Dive Brief:
- International teacher and literacy consultant Matthew James Friday had his 7th-grade classes write and perform character-driven one-act plays delivered as monologues, using a 10-step process he believed could strengthen students’ writing skills and help those who felt shy to explore and express their inner thoughts, he writes for Edutopia.
- He started by asking students to view monologue performances and then develop characters of their own through role-playing and improv. He also taught students about dramatic structure and had them arrange their pieces in terms of length and acts.
- Students worked on drafts and read them aloud to each other for feedback and to develop comfort in their voices, and Friday ensured those who struggled weren’t punished with bad grades. Some students filmed their finished projects, while others performed them live for a school-wide audience to share their work.
Dive Insight:
Performing, writing and learning about monologues can produce more than just an appreciation for drama and writing. The process can also help students build confidence in public speaking and develop storytelling skills.
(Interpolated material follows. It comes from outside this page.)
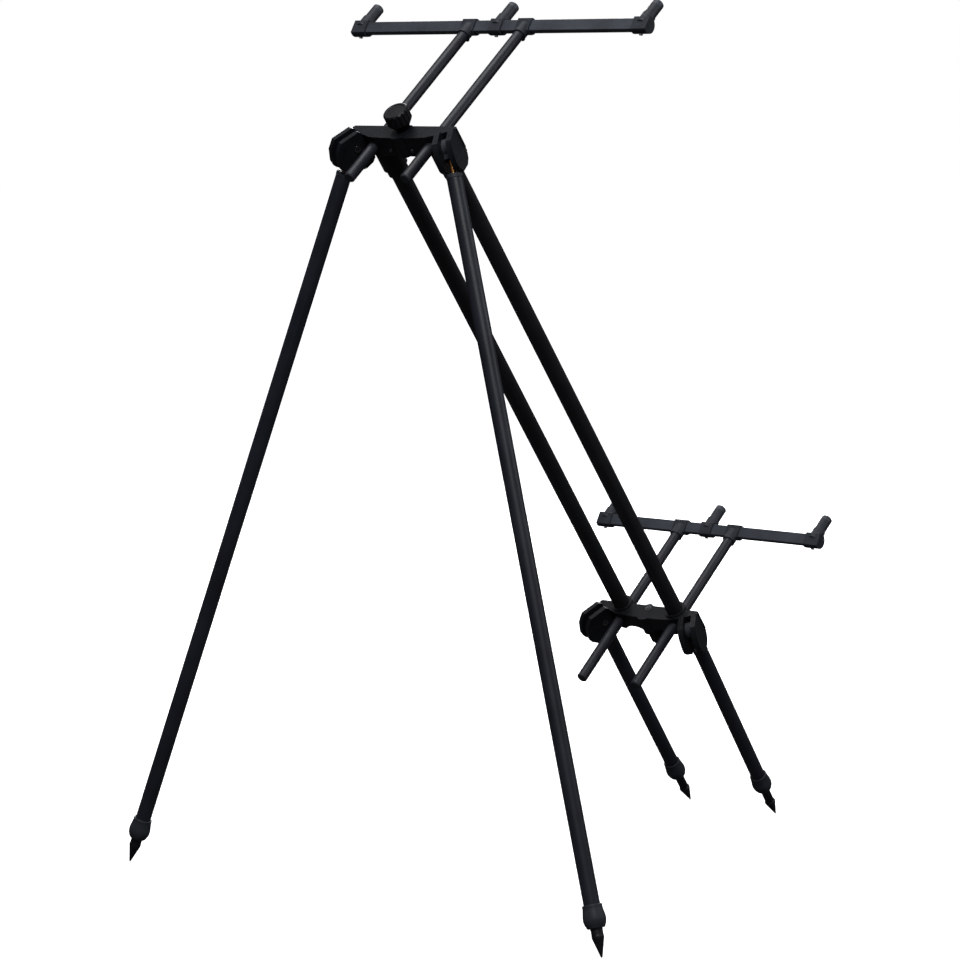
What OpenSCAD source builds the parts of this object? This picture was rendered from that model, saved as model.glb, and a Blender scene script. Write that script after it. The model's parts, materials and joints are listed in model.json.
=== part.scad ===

The ability to synthesize thoughts succinctly and deliver them in a way that engages the listener can be applied in a work environment during meetings and even when drafting a college application. Students develop presence along with confidence in their voice.
Juan Carlos Salinas runs monologue workshops with high school students as the education coordinator at The New Group, a New York-based theater group that runs educational programs for students. Learners may, for example, gain the skills to write a monologue they can also use as an essay on college admission applications, including the Common Application.
“Your common app story is more a monologue than a traditional English paper,” Salinas said. “You want to make sure it reads well and sounds well as committees read these aloud.”
Having students deliver soliloquies or monologues aloud, whether in a drama program or their English language arts class, can also deepen the learning process. The Folger Shakespeare Library offers lesson plans on teaching monologues and online workshops to help educators bring monologues into their classrooms.
For Peggy O’Brien, the library’s director of education, something different happens to the way students learn when they perform or say these pieces out loud, helping them consider not just language but what words convey.
“You can read a monologue on a page, and the teacher can explain what that means, but it’s not nearly as powerful as what has to happen if a teacher says, ‘Take the first 10 lines with a partner and figure it out,” O’Brien said. “It gets you inside the language, and that is a powerful way to learn.”